The watchdog for U.S. auditors has been debating some of the toughest reforms in many auditors’ memories this year. Now some legal experts are questioning whether it has the authority to impose its most controversial idea – making companies switch, or rotate, audit firms after a set number of years.

In a letter to the Public Company Accounting Oversight Board, members of the American Bar Association joined a long line of critics of rotation. The lawyers cited the 2002 Sarbanes-Oxley act, which created the PCAOB, and questioned where it gave the board any authority to mandate rotation.

The letter was signed by the chairs of ABA’s federal regulation of securities committee and its law and accounting committee.

If they are correct, it would be a blow to investor advocates, who fought for years to have an independent standard-setter with broad powers over audit firms.

Before Sarbanes-Oxley, the audit profession set its own standards, which were often criticized for being laced with qualifications that helped auditors avoid legal liability.

“I don’t doubt for a moment that the auditing standards the PCAOB has control over would include standards for auditor independence, and would obviously include rotation,” James Cox, a law professor at Duke University, said in an interview.

Any challenge to the PCAOB’s standard-setting authority might be difficult, thanks to a little-noticed provision in the 2010 Dodd-Frank financial reform act. It amended Sarbanes-Oxley and gave the PCAOB broader powers to set independence standards that are in the public interest or necessary to protect investors.

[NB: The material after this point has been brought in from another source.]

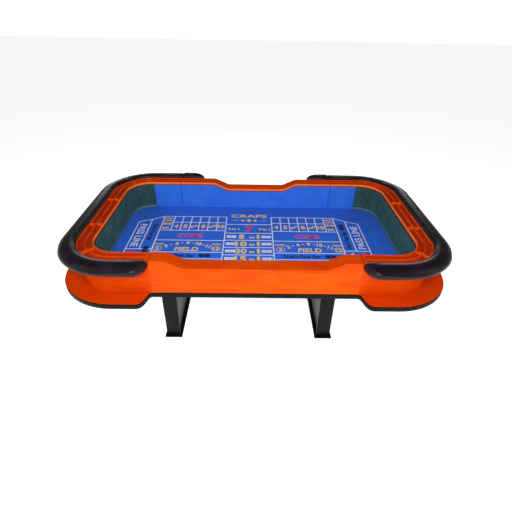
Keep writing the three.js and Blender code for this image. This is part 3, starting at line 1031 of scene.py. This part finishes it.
class CRAPS_OT_bumpers(Operator):
    """Makes the green rubber liners, with their grid of pyramids"""

    bl_idname = "craps.bumpers"
    bl_label = "Rubber Bumpers"

    def execute(self, context):
        form = self.grid()
        names = ("{}_pyramid_rubber", "rubber", "bumper_rubber", "{}_rubber_bumper")
        add_pair(form, *names, crease=20)
        return {"FINISHED"}

    def stations(self, pitch):
        """Evenly spaced stations round the end, measured on the bumper's face."""
        fine = end_run([BUMPER_START], [BUMPER_START], 60)
        face = fine.points + fine.outs * -0.006
        along = np.concatenate([[0], np.cumsum(np.linalg.norm(np.diff(face, axis=0), axis=1))])
        count = int(round(along[-1] / pitch)) * 2
        wanted = np.linspace(0, along[-1], count + 1)
        points = np.column_stack([np.interp(wanted, along, fine.points[:, i]) for i in (0, 1)])
        outs = np.column_stack([np.interp(wanted, along, fine.outs[:, i]) for i in (0, 1)])
        outs /= np.linalg.norm(outs, axis=1)[:, None]
        return Run(points, outs)

    def grid(self):
        """Even rows and columns hold the valleys; a peak stands where odd ones cross."""
        s = settings()
        run = self.stations(s.pyramid_pitch)
        base, peak, back = -0.0045, -0.012, 0.0015
        lip = 0.02
        first = BUMPER_LOW + lip + 0.003
        rows = int(round((BUMPER_TOP - 0.004 - first) / s.pyramid_pitch)) * 2
        grid_heights = np.linspace(first, BUMPER_TOP - 0.004, rows + 1)
        lip_rows = [
            (back, BUMPER_LOW), (-0.009, BUMPER_LOW), (-0.0113, BUMPER_LOW + 0.002),
            (-0.012, BUMPER_LOW + 0.006), (-0.012, BUMPER_LOW + lip - 0.005),
            (-0.0108, BUMPER_LOW + lip - 0.0015), (-0.007, BUMPER_LOW + lip),
        ]
        profile = [(r, z, 0) for r, z in lip_rows]
        profile += [(base, z, i % 2) for i, z in enumerate(grid_heights)]
        profile += [(base, BUMPER_TOP, 0), (back, BUMPER_TOP, 0)]
        columns = len(profile)
        points, grain = [], []
        for i in range(len(run)):
            for reach, z, odd in profile:
                here = peak if odd and i % 2 else reach
                point = run.points[i] + run.outs[i] * here
                points.append((point[0], point[1], z))
                grain.append((run.along[i], here, z))
        *quads, first_end, last_end = ring_faces(len(run), columns)
        faces = []
        for number, quad in enumerate(quads):
            i, j = divmod(number, columns)
            faces += self.split(quad, i, profile[j][2], profile[(j + 1) % columns][2])
        faces += [first_end, last_end]
        return Form(points, [f[::-1] for f in faces], grain)

    def split(self, quad, station, odd_low, odd_high):
        """Cuts each cell from its peak to the far corner, so that pyramids have flat sides."""
        a, b, c, d = quad
        if not (odd_low or odd_high):
            return [quad]
        peak_first = bool(station % 2)
        if (odd_low and peak_first) or (odd_high and not peak_first):
            return [(a, b, c), (a, c, d)]
        return [(a, b, d), (b, c, d)]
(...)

But the PCAOB could still be challenged if it mandated rotation without having cost-benefit data to support that move, said John Coffee, a law professor at Columbia University.

“The big question is not whether they have the authority, but what they have to do to exercise that authority so as to withstand judicial review,” he said.

The U.S. Court of Appeals in the District of Columbia last year struck down a Securities and Exchange Commission rule on “proxy access” for lack of an adequate cost-benefit study, Coffee noted. Since the SEC has to approve any PCAOB rule, the same thing could happen to a rotation rule, he said.

The ABA’s letter said much the same thing.

“The D.C. court is extremely hostile to SEC regulation,” striking down four SEC rules in the last few years, Coffee said.

The backlash against rotation has been formidable. The U.S. Chamber of Commerce, the nation’s largest lobbying group for corporations, has pressed Congress to block it, and hundreds of letters have poured in to the PCAOB from companies and audit firms opposing it.

The issue has become such a political football that Cox said he doubts a broad mandate requiring rotation will be passed. One alternative would be for for the PCAOB to use rotation on a limited basis, as a sanction when serious audit problems are found at a company that had a long-tenured auditor, Cox said.

Officials at the PCAOB have said it is too soon to say whether rotation will even get to the proposal stage. They have said they plan to continue getting feedback through this year and any rule proposal would not come before 2013.